## Description of the task
Return exactly the listing's lines, from its first line to the line holding "---- Driving dimensions", ends included.

## Supplied material
━━━━━━━━━━━━━━━━━━━━

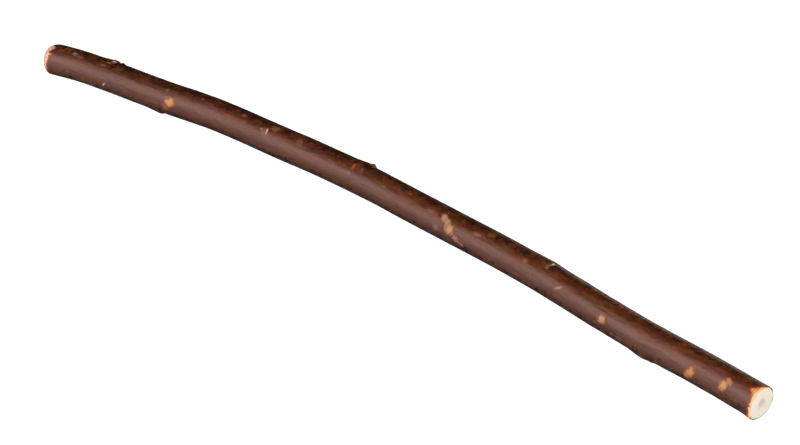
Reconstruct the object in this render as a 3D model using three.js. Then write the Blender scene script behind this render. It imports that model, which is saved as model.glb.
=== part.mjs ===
// One cut twig: a bare length of a young hardwood shoot, bark on, sawn across at the thick base
// and at the thin growing tip. Bark, inner bark, wood and pith grew together, so it is one solid.
// Millimetres, +Z up. The twig lies on z = 0 with its chord along X, the base at -X and the tip
// at +X, bowed towards +Y. The origin is under the middle of its box.

import * as THREE from "three";

// ---- Driving dimensions -------------------------------------------------------------------

const BASE_RADIUS = 7.62;
const TIP_RADIUS = 7.04;

// The pith's route from base to tip, as [along the chord, out of it, clear of the ground].
// It bends a little at each joint of the shoot, and touches down only where the last is 0.
const ROUTE = [
  [0, 0.1, 0.3],
  [20, 5.3, 0],
  [42, 8.1, 0.15],
  [57, 9.4, 0.25],
  [75, 11.5, 0.35],
  [103, 15.0, 0.45],
  [137, 16.5, 0.3],
  [165, 17.7, 0.1],
  [194, 17.7, 0],
  [220, 16.0, 0.15],
  [246, 14.4, 0.35],
  [272, 12.8, 0.5],
  [299, 10.2, 0.5],
  [329, 6.2, 0.35],
  [357, 3.4, 0.15],
  [380, 2.0, 0],
  [405.8, -0.7, 0.1],
];

// Each joint of the shoot, where a leaf and its bud once sat, swells slowly on the base side,
// and drops away on the tip side. at, ramp and drop are lengths along the twig. clock is the
// angle from the top in degrees, positive towards -Y, and spread is half the swelling's width.
const JOINTS = [
  { at: 17, clock: -105, ramp: 9, drop: 3, spread: 50, height: 0.5 },
  { at: 40.3, clock: -32, ramp: 9, drop: 4, spread: 48, height: 0.55 },
  { at: 73, clock: 128, ramp: 11, drop: 2, spread: 46, height: 0.8 },
  { at: 104, clock: -112, ramp: 10, drop: 3, spread: 50, height: 0.6 },
  { at: 135, clock: 35, ramp: 10, drop: 3, spread: 46, height: 0.35 },
  { at: 164, clock: -128, ramp: 9, drop: 3, spread: 46, height: 0.5 },
  { at: 193, clock: -38, ramp: 13, drop: 2.2, spread: 44, height: 1.0 },
  { at: 245, clock: 48, ramp: 9, drop: 6, spread: 55, height: 0.25 },
  { at: 272, clock: -120, ramp: 10, drop: 3, spread: 48, height: 0.55 },
  { at: 297, clock: -36, ramp: 12, drop: 8, spread: 48, height: 0.42 },
  { at: 329, clock: -98, ramp: 10, drop: 3, spread: 48, height: 0.55 },
  { at: 354, clock: 126, ramp: 9, drop: 7, spread: 46, height: 0.8 },
  { at: 383, clock: -104, ramp: 9, drop: 3, spread: 46, height: 0.45 },
];

// The cutter bruised the bark outwards on one side of the tip's rim.
const TIP_FLARE = { clock: 118, ramp: 5, spread: 60, height: 0.6 };

// The base end is worn thinner on one side.
const BASE_WEAR = { clock: -40, ramp: 8, spread: 80, height: -1.4 };

// The worn, rounded base end, as [share of the radius, distance from the end].
const BASE_END = [
  [0, 0],
  [0.5, 0.2],
  [0.8, 0.75],
  [0.93, 1.5],
  [0.985, 2.6],
];

const CUT_RIM = 0.3;
const CUT_RIM_SHARE = 0.955;

// The cuts are a little askew. inset is how far an end stands in from the pith's end, and skew
// how much farther its rim does at that clock angle. Both die away over the cut stretch.
const END_CUTS = {
  base: { inset: 2.5, skew: 0.65, clock: -150 },
  tip: { inset: -0.45, skew: 0.69, clock: 45 },
};
const CUT_STRETCH = 6;

const RING_STEP = 3.4;
const SIDES = 22;

// ---- The pith's route ---------------------------------------------------------------------

const taper = (share) => THREE.MathUtils.lerp(BASE_RADIUS, TIP_RADIUS, share);

const chord = ROUTE[ROUTE.length - 1][0];
const routePoints = ROUTE.map(([along, out, clear]) => (
  new THREE.Vector3(along, out, taper(along / chord) + clear)
));
const pith = new THREE.CatmullRomCurve3(routePoints, false, "catmullrom", 0.5);
pith.arcLengthDivisions = 3000;
const LENGTH = pith.getLength();

// ---- The twig's radius at any place on its bark ---------------------------------------------

// 1 on the joint's own clock angle, falling smoothly to 0 at its spread.
function aroundShare(clock, feature) {
  const turn = THREE.MathUtils.euclideanModulo(clock - feature.clock + 180, 360) - 180;
  return 1 - THREE.MathUtils.smoothstep(Math.abs(turn), 0, feature.spread);
}

function jointHeight(station, clock, joint) {
  const rise = THREE.MathUtils.smoothstep(station, joint.at - joint.ramp, joint.at);
  const fall = THREE.MathUtils.smoothstep(station, joint.at, joint.at + joint.drop);
  return joint.height * rise * (1 - fall) * aroundShare(clock, joint);
}

function barkRadius(station, clock) {
  let radius = taper(station / LENGTH);
  for (const joint of JOINTS) {
    radius += jointHeight(station, clock, joint);
  }
  const flare = THREE.MathUtils.smoothstep(station, LENGTH - TIP_FLARE.ramp, LENGTH);
  radius += TIP_FLARE.height * flare * aroundShare(clock, TIP_FLARE);
  const wear = 1 - THREE.MathUtils.smoothstep(station, 0, BASE_WEAR.ramp);
  return radius + BASE_WEAR.height * wear * aroundShare(clock, BASE_WEAR);
}

// ---- The straight twig, as a lathe of radius 1 along its own length -------------------------

// Rings at a regular step, and closer ones on each joint's rise and fall.
function ringStations() {
  const first = BASE_END[BASE_END.length - 1][1] + RING_STEP / 2;
  const last = LENGTH - RING_STEP / 2;
  const stations = [];
  for (let station = first; station < last; station += RING_STEP) {
    stations.push(station);
  }
  for (const joint of JOINTS) {
    const own = [joint.at - joint.ramp / 3, joint.at, joint.at + joint.drop / 2, joint.at + joint.drop];
    for (const station of own) {
      const nearest = stations.findIndex((other) => Math.abs(other - station) < RING_STEP / 4);
      if (nearest >= 0) {
        stations[nearest] = station;
      } else {
        stations.push(station);
      }
    }
  }
  return stations.sort((a, b) => a - b);
}

function straightTwig() {
  const profile = [
    ...BASE_END,
    ...ringStations().map((station) => [1, station]),
    [1, LENGTH - CUT_RIM],
    [CUT_RIM_SHARE, LENGTH],
    [CUT_RIM_SHARE / 2, LENGTH],
    [0, LENGTH],
  ];
  return new THREE.LatheGeometry(profile.map(([share, station]) => new THREE.Vector2(share, station)), SIDES);
}

// ---- The two cut ends -----------------------------------------------------------------------

// How far an end's cut moves a place on the twig into the twig, at this distance from the end.
function cutInset(cut, fromEnd, share, turn) {
  const weight = 1 - THREE.MathUtils.smoothstep(fromEnd, 0, CUT_STRETCH);
  return weight * (cut.inset + cut.skew * share * Math.cos(turn - THREE.MathUtils.degToRad(cut.clock)));
}

// ---- Bend it along the route ------------------------------------------------------------------

// The lathe's own height becomes the station, and its turn becomes the clock angle.
function bendAlongPith(geometry) {
  const up = new THREE.Vector3(0, 0, 1);
  const places = geometry.getAttribute("position");
  const point = new THREE.Vector3();
  for (let i = 0; i < places.count; i += 1) {
    point.fromBufferAttribute(places, i);
    const station = point.y;
    const share = Math.hypot(point.x, point.z);
    const turn = Math.atan2(point.x, point.z);
    const reach = share * barkRadius(station, THREE.MathUtils.radToDeg(turn));

    const along = THREE.MathUtils.clamp(station / LENGTH, 0, 1);
    const heading = pith.getTangentAt(along);
    const outward = new THREE.Vector3().crossVectors(up, heading).normalize();
    const above = new THREE.Vector3().crossVectors(heading, outward);
    point.copy(pith.getPointAt(along));
    point.addScaledVector(above, reach * Math.cos(turn));
    point.addScaledVector(outward, -reach * Math.sin(turn));
    point.addScaledVector(heading, cutInset(END_CUTS.base, station, share, turn));
    point.addScaledVector(heading, -cutInset(END_CUTS.tip, LENGTH - station, share, turn));
    places.setXYZ(i, point.x, point.y, point.z);
  }
  geometry.computeVertexNormals();
}

// ---- Put the origin under the middle of the box --------------------------------------------

function standOnOrigin(geometry) {
  geometry.computeBoundingBox();
  const box = geometry.boundingBox;
  const middle = box.getCenter(new THREE.Vector3());
  geometry.translate(-middle.x, -middle.y, -box.min.z);
}

const twigGeometry = straightTwig();
bendAlongPith(twigGeometry);
standOnOrigin(twigGeometry);

const bark = new THREE.MeshStandardMaterial({ color: 0x54352b, roughness: 0.5, metalness: 0 });
const twig = new THREE.Mesh(twigGeometry, bark);
twig.name = "twig";

const group = new THREE.Group();
group.add(twig);

export default group;
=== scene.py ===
# A cut twig, bark on, lying on a pale floor. Metres, +Z up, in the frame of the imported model:
# the thick base end at -X, the thinner growing tip at +X, bowed towards +Y.

import math

import bpy
import numpy as np
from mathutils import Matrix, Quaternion, Vector


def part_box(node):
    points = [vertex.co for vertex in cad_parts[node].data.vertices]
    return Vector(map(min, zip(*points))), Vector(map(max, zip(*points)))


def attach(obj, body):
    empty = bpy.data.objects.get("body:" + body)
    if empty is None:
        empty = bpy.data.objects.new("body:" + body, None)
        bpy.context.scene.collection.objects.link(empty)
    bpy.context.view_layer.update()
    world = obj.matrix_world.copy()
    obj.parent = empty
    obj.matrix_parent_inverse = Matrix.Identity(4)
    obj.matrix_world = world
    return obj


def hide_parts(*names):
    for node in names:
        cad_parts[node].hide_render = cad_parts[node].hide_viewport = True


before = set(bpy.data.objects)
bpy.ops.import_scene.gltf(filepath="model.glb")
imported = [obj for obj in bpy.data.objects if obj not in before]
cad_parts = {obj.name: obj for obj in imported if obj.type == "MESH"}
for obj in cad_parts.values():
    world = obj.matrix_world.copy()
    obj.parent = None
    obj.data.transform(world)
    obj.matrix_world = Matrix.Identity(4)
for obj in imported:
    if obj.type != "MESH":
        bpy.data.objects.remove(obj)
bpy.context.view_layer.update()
MM = 0.001


# ---- Camera ---------------------------------------------------------------------------------
# A long lens above and in front of the twig, nearer its growing tip, with no roll.

AIM_PAST_MIDDLE = 17.78 * MM
AIM_IN_FRONT = 5.78 * MM
AIM_HEIGHT = 7.42 * MM
VIEW_TURN = math.radians(39.82)
VIEW_HEIGHT = math.radians(35.0)
VIEW_DISTANCE = 888.65 * MM
LENS_ANGLE = math.radians(22.0)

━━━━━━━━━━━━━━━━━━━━

## Reply to the task
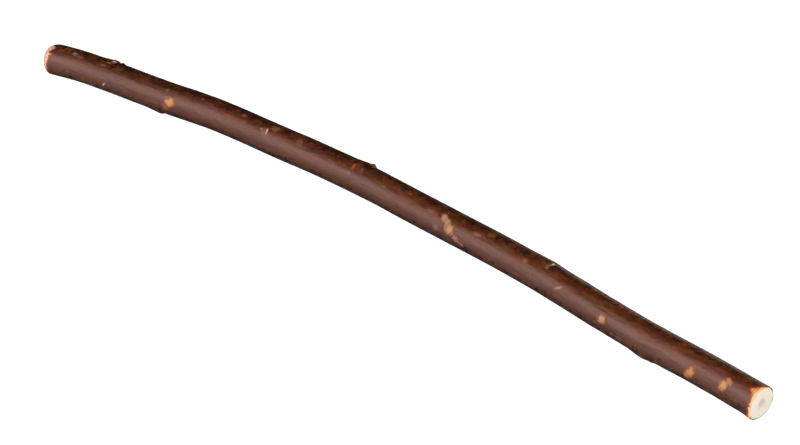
Reconstruct the object in this render as a 3D model using three.js. Then write the Blender scene script behind this render. It imports that model, which is saved as model.glb.
=== part.mjs ===
// One cut twig: a bare length of a young hardwood shoot, bark on, sawn across at the thick base
// and at the thin growing tip. Bark, inner bark, wood and pith grew together, so it is one solid.
// Millimetres, +Z up. The twig lies on z = 0 with its chord along X, the base at -X and the tip
// at +X, bowed towards +Y. The origin is under the middle of its box.

import * as THREE from "three";

// ---- Driving dimensions -------------------------------------------------------------------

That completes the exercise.